9. An Open Garden Library
The Levinski Garden Library was created to serve migrant workers and refugees in Israel. This outdoor library offers books in 15 languages and is situated in a Tel Aviv park. The library doesn't have any doors, guards or walls. The 3,500 books are displayed on illuminated shelves - a long one for adults and a shorter one for children. The library is open at night to welcome visitors under its large canopy to give them shelter while they relax and read. The books, instead of being arranged by the genre, Dewey Decimal system or author name, are arranged by the emotions they evoke. Every time someone reads a book, she has to describe it as boring, bizarre, exciting, sentimental, amusing or inspiring. The emotions are all color coded and the reader's response is also recorded in the form of colored tape. Books are shelved according to the most recent reaction from readers. As the books move between the shelves, they carry with them an emotional history.
10. The Book Boat that Floats the Fjords
In Norway, many small communities that live on islands in the fjords are virtually isolated from the world in winter. These communities are too small to each have their own library, so when the inhabitants of the Hordaland county was offered a book boat in 1959, Epos was born.
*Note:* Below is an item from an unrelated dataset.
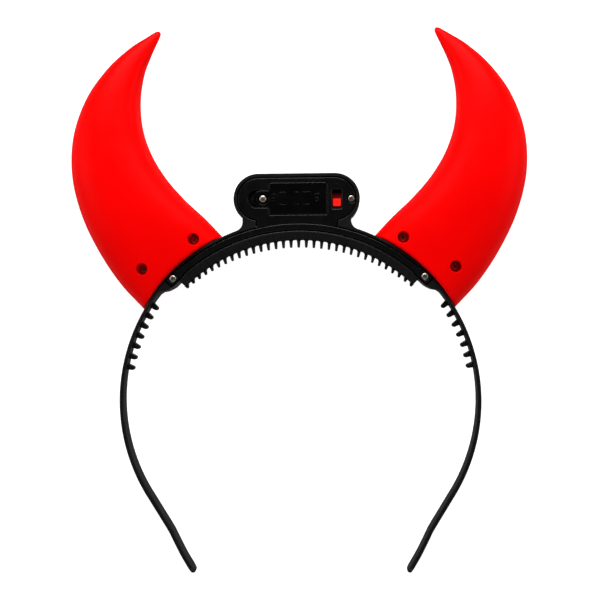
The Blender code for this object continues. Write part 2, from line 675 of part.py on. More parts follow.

Nowadays, the boat travels to 250 small hamlets across Norway, bringing books, culture and entertainment to the people. Kids are eagerly anticipating the boat's arrival every time it is due to make a stop in their town and lending figures show that this is indeed a very popular library. Epos has over 4000 books and audio books and also comes with a captain, a couple librarians, a cook and one or two entertainers. Entertainment could be in the form of clowns, puppet shows, circus acts and visits from writers.